:: EXERCISE AIM ::
In the data below, find every line with the string "Identity" and pull it out.

— begin —

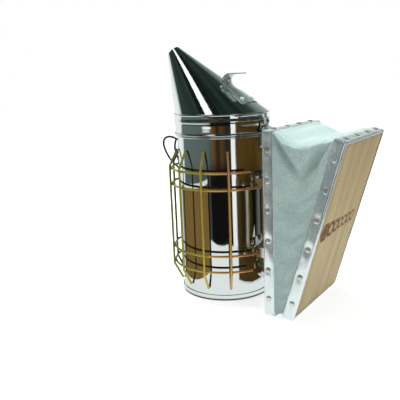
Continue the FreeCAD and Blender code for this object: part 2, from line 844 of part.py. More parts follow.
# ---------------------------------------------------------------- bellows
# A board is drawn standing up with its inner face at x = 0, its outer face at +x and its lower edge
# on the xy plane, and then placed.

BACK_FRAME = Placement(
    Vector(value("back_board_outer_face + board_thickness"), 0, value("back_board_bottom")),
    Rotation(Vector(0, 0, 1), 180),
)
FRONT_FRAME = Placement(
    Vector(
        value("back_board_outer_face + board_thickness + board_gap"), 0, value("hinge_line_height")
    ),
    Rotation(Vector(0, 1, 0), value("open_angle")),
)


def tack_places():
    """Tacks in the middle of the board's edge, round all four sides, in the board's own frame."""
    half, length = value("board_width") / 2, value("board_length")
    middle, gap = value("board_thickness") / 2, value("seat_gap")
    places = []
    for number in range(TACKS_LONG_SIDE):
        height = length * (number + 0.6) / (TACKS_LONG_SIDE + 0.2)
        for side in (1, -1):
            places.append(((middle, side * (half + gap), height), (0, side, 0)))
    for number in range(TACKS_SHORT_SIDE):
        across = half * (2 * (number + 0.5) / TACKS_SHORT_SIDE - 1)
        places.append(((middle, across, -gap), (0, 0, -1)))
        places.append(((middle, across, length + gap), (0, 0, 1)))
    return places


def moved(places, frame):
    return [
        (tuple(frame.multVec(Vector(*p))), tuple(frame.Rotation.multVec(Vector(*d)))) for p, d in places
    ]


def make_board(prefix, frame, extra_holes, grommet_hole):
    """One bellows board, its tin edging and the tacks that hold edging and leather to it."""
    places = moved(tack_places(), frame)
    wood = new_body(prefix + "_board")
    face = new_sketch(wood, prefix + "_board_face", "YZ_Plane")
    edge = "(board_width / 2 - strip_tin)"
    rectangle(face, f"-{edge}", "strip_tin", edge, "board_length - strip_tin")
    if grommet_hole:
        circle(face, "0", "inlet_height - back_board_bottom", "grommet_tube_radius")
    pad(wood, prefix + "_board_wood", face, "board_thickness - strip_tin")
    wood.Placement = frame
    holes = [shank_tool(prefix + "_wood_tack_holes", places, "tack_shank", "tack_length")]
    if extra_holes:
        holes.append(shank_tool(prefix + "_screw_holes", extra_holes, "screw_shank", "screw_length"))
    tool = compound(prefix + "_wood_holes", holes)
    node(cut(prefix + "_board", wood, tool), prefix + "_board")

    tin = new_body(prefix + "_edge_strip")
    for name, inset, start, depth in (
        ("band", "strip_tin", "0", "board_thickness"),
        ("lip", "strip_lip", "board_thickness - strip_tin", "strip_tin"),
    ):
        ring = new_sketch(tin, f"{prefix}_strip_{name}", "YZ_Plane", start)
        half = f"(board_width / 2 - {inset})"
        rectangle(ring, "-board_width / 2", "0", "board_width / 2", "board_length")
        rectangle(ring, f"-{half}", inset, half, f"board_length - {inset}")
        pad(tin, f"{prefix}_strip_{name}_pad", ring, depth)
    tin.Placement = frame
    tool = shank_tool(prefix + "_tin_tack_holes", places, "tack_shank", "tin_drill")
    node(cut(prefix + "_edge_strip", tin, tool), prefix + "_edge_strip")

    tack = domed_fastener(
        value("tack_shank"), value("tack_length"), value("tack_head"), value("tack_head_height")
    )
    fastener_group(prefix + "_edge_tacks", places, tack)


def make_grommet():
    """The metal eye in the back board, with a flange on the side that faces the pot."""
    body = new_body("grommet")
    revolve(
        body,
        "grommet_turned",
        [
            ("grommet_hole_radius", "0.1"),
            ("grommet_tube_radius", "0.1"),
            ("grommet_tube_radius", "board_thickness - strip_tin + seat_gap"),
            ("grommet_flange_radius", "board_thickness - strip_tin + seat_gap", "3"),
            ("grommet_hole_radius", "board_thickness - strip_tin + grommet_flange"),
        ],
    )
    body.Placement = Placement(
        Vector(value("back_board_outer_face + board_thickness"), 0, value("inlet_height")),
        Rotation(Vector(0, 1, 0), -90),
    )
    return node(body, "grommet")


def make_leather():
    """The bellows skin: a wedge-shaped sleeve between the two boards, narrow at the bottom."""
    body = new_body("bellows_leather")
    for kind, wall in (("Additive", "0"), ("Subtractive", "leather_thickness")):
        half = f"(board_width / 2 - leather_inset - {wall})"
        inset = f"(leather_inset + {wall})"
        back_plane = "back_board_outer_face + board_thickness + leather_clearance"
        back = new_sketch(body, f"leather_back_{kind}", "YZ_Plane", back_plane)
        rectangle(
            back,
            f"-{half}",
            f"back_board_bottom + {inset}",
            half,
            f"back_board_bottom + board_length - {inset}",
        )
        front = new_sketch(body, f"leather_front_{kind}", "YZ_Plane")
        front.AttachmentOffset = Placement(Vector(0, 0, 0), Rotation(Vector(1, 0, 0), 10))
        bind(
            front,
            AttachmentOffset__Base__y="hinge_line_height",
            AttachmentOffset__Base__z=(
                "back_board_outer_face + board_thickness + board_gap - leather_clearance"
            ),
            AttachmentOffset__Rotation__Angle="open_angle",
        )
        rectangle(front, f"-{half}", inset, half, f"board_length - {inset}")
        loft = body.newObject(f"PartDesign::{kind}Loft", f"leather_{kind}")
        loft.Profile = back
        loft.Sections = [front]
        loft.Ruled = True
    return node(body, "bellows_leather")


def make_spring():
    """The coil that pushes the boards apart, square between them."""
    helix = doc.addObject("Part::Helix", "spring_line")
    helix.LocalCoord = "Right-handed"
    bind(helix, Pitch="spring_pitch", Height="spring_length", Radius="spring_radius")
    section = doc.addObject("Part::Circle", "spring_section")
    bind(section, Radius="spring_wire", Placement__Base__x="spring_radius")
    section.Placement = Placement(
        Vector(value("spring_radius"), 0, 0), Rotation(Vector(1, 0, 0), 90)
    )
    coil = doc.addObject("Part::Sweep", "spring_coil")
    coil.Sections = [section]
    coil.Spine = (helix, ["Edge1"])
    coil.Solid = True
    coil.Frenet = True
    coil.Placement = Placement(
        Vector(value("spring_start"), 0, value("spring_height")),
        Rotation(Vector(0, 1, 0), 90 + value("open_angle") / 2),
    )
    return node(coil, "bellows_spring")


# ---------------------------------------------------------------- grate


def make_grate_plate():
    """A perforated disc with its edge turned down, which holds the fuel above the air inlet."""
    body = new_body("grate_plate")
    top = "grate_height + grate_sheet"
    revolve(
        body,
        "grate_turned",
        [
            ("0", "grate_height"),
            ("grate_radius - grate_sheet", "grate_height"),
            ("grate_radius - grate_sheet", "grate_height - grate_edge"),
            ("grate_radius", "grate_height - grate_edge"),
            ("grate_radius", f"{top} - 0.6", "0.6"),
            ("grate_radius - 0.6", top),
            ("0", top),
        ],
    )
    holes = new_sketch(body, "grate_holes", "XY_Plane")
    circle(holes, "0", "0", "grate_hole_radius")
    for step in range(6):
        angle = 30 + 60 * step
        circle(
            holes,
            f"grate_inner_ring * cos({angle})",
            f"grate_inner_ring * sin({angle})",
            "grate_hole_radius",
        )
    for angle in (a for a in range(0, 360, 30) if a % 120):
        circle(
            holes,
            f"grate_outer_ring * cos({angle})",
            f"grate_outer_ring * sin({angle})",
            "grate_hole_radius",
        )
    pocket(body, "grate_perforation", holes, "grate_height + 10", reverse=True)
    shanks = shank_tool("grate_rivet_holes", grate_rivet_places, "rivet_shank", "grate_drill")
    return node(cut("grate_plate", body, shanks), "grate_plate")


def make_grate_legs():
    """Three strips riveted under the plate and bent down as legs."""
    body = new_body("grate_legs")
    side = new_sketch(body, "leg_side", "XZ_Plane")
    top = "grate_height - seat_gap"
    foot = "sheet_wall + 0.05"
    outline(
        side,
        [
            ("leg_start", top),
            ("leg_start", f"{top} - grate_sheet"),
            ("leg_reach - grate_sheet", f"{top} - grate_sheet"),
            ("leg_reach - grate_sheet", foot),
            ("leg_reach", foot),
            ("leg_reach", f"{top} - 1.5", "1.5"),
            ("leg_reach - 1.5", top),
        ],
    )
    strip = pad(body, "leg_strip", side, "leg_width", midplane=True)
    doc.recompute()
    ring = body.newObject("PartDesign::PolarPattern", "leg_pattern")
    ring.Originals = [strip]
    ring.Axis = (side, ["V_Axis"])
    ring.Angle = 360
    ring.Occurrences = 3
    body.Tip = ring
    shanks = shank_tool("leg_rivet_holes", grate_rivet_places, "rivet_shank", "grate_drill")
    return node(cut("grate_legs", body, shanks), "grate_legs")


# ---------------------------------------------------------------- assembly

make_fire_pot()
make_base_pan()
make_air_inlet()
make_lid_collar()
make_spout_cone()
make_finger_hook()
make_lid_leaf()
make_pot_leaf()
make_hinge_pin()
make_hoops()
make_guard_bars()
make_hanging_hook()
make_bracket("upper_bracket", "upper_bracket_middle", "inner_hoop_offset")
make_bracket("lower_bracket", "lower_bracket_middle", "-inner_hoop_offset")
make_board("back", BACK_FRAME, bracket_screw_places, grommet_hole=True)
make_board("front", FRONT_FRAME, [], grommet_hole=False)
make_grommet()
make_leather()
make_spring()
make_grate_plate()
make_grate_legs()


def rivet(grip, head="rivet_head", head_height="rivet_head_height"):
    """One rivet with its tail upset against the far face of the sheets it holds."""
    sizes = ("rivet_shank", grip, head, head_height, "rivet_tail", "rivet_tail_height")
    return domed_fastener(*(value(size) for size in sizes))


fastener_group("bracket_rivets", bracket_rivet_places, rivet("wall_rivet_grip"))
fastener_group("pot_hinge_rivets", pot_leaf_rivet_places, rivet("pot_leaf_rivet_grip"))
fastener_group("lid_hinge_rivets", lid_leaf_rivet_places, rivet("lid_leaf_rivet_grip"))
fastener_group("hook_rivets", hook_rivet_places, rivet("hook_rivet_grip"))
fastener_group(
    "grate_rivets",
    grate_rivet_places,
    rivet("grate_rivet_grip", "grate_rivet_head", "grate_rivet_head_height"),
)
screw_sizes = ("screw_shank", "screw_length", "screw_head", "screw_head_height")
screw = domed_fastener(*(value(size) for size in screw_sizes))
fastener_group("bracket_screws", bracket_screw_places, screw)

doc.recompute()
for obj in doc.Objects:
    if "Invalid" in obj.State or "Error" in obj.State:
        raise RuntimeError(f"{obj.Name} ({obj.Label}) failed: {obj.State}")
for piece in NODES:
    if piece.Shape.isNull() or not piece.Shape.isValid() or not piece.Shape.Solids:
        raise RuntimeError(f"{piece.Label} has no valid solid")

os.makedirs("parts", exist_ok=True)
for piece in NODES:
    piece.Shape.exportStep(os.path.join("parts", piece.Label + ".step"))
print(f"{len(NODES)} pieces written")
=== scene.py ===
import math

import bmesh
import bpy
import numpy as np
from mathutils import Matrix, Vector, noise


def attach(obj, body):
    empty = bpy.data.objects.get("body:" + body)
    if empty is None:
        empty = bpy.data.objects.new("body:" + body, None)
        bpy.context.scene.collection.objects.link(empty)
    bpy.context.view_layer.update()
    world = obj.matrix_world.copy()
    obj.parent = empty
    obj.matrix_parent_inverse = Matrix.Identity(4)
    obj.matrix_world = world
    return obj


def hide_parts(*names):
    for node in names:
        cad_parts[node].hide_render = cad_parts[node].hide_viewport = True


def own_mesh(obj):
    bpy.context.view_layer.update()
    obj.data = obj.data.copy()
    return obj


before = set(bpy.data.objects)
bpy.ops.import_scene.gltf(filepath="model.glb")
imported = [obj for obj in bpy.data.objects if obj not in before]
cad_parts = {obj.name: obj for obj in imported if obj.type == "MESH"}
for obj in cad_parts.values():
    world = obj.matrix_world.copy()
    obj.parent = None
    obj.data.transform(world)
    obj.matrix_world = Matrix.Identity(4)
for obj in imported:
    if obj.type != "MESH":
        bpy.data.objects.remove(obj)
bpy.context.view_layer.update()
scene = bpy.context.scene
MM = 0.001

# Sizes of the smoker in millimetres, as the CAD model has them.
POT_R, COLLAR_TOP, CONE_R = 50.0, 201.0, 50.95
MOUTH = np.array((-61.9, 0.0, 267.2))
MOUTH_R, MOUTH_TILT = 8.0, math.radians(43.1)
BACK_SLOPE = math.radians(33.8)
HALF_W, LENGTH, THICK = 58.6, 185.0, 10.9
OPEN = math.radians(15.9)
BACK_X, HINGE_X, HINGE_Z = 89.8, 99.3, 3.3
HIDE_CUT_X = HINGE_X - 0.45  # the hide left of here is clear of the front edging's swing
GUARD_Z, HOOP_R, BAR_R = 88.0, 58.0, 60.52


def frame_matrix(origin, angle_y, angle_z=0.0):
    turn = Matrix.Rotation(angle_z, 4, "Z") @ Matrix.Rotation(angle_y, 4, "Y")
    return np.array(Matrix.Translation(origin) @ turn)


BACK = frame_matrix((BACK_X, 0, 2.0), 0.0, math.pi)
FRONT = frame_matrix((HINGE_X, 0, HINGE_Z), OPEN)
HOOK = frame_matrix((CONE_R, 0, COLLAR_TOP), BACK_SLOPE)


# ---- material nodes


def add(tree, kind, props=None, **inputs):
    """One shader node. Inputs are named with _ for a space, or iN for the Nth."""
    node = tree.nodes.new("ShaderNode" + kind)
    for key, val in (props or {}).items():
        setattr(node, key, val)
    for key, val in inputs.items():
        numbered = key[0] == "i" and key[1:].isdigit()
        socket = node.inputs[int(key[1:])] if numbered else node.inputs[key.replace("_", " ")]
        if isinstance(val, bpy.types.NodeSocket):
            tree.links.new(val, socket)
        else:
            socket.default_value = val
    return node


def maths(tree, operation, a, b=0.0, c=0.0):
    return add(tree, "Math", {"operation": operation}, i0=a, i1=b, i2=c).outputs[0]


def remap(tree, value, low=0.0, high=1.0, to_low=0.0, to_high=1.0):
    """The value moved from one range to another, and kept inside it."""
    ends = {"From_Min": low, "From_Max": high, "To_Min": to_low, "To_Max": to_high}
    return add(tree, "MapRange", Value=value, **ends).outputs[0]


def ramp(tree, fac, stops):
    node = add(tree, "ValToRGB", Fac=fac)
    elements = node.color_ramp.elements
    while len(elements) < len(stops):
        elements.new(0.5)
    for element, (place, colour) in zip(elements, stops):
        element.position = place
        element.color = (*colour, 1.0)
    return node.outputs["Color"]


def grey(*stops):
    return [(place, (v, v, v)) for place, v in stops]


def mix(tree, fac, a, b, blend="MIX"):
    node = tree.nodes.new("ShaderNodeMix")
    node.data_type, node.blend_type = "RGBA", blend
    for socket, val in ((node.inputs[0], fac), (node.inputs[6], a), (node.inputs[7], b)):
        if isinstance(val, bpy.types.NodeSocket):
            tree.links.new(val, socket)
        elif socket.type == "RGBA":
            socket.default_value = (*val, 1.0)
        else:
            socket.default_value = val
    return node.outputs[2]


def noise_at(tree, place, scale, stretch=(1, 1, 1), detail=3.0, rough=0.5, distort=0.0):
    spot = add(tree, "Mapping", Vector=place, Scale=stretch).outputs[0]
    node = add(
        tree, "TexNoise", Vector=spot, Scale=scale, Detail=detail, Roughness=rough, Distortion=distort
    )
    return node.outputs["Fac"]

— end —

:: FINISHED ANSWER ::
    obj.matrix_parent_inverse = Matrix.Identity(4)
    obj.matrix_world = Matrix.Identity(4)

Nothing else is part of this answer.